If the adherents of Islam are so moderate, then why have they only taken to the streets to wail, often in extreme language, about the Danish cartoons?
Since 9/11 there has not been a single march in Britain to protest about the worldwide atrocities being committed in the name of Allah.
The myth of Muslim moderation was exposed this weekend by a detailed opinion poll carried out by ICM. According to this research, fully 40 per cent of Muslims in Britain think that their own sharia religious law should be introduced in predominantly Muslim areas. Just as disturbing were the findings that 20 per cent had sympathy with the motives of the London bombers, while seven per cent believed that Western society should be “brought to an end, by violent means if necessary”.
This hardening of Islamic opinion makes a mockery of the pretence that Islamic communities are well integrated into the British mainstream.

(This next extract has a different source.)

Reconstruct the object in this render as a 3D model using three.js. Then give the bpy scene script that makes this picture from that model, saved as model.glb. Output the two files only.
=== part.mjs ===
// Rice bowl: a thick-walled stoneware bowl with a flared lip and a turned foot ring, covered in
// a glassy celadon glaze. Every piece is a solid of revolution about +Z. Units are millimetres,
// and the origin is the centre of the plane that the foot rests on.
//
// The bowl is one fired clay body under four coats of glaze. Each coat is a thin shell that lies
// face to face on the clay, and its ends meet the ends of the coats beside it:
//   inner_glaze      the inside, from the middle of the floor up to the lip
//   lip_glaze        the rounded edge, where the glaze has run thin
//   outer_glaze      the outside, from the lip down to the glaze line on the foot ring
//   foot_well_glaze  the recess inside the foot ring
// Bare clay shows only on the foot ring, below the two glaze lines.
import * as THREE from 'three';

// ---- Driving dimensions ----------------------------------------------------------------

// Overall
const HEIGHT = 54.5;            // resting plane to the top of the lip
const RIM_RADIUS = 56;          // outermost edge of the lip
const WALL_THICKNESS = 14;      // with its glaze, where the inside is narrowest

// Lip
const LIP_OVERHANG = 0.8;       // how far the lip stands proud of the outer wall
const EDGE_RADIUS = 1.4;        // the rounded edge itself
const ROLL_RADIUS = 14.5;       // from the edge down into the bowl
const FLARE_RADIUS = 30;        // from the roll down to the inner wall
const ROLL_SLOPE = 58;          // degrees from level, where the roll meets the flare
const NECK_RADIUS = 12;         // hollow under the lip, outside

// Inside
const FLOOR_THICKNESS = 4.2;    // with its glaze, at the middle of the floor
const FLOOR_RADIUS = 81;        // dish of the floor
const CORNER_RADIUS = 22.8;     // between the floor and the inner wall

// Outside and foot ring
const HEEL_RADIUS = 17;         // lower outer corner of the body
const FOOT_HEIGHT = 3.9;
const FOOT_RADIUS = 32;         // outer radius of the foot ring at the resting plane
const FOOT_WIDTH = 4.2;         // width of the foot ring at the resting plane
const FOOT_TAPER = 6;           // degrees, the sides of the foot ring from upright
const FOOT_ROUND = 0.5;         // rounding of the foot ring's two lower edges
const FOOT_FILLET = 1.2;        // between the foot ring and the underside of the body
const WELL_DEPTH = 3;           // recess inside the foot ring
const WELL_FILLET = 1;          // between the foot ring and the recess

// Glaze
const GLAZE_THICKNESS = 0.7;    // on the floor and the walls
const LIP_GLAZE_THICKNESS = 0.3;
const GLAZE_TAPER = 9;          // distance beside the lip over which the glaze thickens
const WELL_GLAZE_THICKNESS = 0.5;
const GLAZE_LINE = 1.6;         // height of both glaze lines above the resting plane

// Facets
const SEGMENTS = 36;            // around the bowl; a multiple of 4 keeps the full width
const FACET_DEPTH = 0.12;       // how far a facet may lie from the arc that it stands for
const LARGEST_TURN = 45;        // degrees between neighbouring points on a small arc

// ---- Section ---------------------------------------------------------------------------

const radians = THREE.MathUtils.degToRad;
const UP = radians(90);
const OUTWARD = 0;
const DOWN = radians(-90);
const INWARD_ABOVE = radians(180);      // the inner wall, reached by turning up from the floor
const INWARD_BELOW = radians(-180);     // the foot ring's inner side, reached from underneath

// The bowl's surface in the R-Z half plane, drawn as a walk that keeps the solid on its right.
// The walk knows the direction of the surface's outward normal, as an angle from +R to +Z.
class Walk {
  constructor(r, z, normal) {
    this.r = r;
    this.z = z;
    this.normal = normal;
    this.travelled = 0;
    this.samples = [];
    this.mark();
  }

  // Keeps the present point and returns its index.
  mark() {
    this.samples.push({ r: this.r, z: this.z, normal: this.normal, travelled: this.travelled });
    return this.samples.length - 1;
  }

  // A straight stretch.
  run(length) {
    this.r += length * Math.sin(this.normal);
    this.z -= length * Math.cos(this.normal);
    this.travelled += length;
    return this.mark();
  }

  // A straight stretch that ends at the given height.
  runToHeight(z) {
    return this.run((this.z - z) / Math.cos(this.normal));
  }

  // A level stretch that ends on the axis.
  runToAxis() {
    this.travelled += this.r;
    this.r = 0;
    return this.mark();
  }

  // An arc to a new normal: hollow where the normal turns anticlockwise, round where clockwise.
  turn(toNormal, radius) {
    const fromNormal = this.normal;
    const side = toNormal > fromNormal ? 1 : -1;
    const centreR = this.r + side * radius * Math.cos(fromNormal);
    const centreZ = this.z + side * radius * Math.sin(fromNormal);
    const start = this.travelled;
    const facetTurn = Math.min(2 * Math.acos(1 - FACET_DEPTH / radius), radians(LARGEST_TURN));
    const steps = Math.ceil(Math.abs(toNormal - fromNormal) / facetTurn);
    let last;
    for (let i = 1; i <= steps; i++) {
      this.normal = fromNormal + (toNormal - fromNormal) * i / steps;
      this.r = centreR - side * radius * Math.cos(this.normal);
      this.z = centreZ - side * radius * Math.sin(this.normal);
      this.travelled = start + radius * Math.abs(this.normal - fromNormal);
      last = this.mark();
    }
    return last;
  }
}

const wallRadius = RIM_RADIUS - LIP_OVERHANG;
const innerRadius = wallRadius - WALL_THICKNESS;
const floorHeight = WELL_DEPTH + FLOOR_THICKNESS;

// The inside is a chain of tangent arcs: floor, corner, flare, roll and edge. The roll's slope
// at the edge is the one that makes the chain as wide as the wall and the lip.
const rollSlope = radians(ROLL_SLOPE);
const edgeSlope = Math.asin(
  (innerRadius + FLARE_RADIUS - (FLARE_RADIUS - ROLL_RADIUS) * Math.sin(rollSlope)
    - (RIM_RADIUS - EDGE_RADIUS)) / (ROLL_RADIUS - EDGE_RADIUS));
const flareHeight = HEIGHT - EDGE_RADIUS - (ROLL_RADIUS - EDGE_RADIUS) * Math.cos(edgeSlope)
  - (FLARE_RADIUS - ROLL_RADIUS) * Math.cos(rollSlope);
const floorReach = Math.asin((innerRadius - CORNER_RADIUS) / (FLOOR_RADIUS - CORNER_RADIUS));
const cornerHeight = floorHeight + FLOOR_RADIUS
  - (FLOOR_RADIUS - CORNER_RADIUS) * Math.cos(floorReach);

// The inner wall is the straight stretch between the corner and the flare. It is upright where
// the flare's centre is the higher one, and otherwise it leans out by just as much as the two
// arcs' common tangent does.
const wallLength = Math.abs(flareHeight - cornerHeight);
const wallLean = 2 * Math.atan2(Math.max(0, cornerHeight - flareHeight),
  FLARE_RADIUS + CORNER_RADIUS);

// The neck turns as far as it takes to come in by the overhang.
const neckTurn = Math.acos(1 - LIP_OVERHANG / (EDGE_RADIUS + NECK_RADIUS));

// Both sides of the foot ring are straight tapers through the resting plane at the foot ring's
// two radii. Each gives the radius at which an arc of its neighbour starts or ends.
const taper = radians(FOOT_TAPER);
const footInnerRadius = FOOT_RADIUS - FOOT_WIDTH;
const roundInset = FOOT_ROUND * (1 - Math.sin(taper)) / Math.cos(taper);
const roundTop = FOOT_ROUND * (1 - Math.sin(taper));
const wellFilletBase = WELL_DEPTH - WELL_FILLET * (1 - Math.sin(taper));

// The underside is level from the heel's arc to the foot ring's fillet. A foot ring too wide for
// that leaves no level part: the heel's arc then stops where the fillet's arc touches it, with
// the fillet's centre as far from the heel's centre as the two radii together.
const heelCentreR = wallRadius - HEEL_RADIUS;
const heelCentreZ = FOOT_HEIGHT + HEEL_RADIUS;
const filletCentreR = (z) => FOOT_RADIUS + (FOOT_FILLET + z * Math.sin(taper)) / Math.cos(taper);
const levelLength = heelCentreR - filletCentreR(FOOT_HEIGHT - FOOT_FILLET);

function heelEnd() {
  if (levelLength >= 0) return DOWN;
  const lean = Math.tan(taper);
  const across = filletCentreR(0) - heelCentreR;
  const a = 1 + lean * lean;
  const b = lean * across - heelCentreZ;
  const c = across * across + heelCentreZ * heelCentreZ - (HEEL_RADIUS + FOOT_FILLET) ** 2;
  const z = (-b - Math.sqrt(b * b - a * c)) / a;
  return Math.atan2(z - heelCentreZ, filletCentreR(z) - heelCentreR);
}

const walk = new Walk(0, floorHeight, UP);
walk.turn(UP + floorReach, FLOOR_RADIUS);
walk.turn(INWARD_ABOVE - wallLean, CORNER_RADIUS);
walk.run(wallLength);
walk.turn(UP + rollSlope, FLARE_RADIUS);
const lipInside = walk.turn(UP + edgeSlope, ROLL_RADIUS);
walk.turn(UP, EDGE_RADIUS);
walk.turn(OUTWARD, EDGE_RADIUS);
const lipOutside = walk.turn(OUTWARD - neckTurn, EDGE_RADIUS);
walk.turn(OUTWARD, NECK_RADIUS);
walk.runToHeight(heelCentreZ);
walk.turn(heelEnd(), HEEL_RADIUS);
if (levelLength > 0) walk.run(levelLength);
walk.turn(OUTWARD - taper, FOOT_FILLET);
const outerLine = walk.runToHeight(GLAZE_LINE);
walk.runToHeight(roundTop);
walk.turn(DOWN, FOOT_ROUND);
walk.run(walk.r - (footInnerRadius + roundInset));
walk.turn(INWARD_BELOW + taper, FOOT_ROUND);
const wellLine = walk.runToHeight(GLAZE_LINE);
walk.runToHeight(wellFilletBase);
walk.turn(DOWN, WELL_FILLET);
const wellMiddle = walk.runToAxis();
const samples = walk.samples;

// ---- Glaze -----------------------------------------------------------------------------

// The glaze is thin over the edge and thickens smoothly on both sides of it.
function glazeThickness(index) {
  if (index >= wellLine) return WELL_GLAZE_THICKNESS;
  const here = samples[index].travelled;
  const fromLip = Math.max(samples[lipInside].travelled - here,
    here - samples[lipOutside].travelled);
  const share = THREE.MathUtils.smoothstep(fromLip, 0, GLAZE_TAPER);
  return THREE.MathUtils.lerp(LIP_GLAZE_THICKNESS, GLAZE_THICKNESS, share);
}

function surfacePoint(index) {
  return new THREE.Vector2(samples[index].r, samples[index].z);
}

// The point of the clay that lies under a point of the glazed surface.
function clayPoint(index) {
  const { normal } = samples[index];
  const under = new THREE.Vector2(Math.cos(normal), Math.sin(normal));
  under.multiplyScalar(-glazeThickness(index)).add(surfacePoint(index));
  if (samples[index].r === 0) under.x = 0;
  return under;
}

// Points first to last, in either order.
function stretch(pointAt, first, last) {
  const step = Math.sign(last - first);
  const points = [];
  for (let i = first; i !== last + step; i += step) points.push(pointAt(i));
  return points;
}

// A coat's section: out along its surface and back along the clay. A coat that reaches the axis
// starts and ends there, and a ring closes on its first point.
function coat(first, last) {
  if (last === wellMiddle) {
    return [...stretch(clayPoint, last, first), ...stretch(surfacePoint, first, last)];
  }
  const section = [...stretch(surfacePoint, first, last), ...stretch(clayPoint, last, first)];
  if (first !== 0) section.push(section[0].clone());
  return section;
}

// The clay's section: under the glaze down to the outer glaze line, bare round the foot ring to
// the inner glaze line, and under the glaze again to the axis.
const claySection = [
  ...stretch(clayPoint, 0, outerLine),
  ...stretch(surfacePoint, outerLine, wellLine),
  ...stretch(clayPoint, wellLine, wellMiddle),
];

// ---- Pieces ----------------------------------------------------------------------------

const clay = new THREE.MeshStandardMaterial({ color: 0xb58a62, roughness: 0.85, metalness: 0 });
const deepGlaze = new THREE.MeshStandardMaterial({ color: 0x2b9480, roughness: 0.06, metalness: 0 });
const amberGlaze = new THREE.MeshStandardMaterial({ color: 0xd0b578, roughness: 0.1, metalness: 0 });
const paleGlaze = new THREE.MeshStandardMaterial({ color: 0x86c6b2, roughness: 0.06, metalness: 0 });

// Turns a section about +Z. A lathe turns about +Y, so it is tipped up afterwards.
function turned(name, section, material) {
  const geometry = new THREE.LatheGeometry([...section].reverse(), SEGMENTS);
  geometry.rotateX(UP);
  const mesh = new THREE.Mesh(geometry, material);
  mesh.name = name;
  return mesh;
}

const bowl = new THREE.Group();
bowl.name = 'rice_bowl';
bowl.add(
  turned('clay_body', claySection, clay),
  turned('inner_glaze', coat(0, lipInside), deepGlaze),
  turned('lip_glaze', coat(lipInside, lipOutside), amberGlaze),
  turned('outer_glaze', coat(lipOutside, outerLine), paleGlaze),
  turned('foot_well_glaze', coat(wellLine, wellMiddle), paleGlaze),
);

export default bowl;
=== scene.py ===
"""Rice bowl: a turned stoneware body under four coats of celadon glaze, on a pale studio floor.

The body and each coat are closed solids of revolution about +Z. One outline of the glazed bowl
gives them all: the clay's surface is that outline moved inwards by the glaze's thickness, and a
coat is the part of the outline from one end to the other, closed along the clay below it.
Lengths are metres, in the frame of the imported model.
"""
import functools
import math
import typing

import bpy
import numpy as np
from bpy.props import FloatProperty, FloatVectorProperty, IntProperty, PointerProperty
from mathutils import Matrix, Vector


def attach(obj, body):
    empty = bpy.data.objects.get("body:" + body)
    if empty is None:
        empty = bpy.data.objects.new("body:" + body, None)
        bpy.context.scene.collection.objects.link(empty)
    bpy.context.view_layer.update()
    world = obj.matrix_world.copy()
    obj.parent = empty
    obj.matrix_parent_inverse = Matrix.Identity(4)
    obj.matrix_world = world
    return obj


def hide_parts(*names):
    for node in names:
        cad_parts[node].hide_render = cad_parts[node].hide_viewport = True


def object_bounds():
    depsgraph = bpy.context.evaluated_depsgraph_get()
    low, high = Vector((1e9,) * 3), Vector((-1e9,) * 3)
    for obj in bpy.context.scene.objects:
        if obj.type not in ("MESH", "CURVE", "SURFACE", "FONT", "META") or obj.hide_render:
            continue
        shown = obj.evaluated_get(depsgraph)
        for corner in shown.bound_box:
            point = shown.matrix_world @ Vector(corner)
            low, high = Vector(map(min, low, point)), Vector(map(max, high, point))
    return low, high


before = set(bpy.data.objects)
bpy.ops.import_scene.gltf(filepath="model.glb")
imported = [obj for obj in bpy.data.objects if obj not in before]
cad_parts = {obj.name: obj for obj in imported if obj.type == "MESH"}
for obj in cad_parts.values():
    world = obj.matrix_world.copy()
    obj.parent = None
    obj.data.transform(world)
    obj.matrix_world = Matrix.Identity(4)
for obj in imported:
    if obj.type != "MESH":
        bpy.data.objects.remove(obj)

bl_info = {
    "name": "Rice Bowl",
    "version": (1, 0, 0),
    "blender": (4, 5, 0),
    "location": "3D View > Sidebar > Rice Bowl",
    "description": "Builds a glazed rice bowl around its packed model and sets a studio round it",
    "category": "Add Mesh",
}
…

Given that there are almost two million Muslims in Britain, we are talking about hundreds of thousands of our citizens who have an instinctive support for terrorism.
The ICM study should prompt a major rethink in the political establishment over its increasingly desperate attempt to reach an accommodation with Islam. The lesson of recent years is that the handwringing approach does not work, yet the State has bent over backwards to reach a compromise with the militants.
Grants have been dished out like confetti to Muslim organisations, and knighthoods and peerages to self-styled Muslim leaders. Taxpayers’ money has been used to fund Islamic schools. There is now a vast network of “culturally sensitive” social housing and welfare support for Muslims, such as the housing association in Bristol which built a new block of flats with toilets facing away from Mecca to avoid offence.
The Church of England has issued more apologies than Ronnie Corbett when he was in the sitcom Sorry. Trendy artists and comedians continually mock Christianity, but dare not utter a squeak against Islam.
Yet still the aggression, the terrorism and the outrage continues. The more the Government caves in, the more emboldened the radicals become. They sense there is no willingness to defend traditional liberal Western civilisation in the face of brutality.
No one can be in any doubt about the threat posed by Islam. Everywhere in Europe, where there are substantial numbers of Muslims, there has been civic unrest and terrorism, whether it be the killing of the artist Theo Van Gogh in Holland, the Madrid bombings, the violent gang warfare in Malmo, Sweden, or months of rioting in France.
There is not a single Muslim-led society in the world where democracy, freedom and tolerance flourish. In all such countries, women and non-Muslims are treated as second-class citizens, while Christians and Jews are subjected to persecution.
In Palestine, the hardline Hamas party, which recently won the elections, has said it will introduce the jizya tax, a humiliating poll tax extracted from non-Muslims unless they convert. Similarly, in the wake of the Danish row, Christians from Nigeria to Turkey have been executed, while churches have been burned down.
Britain had the courage to confront the communist threat, but there is no sign of the same steadfast determination to defend ourselves today.
“It is only necessary for the good man to do nothing for evil to triumph,” the philosopher Edmund Burke is credited with saying. We are doing nothing today to overcome those who loathe our values.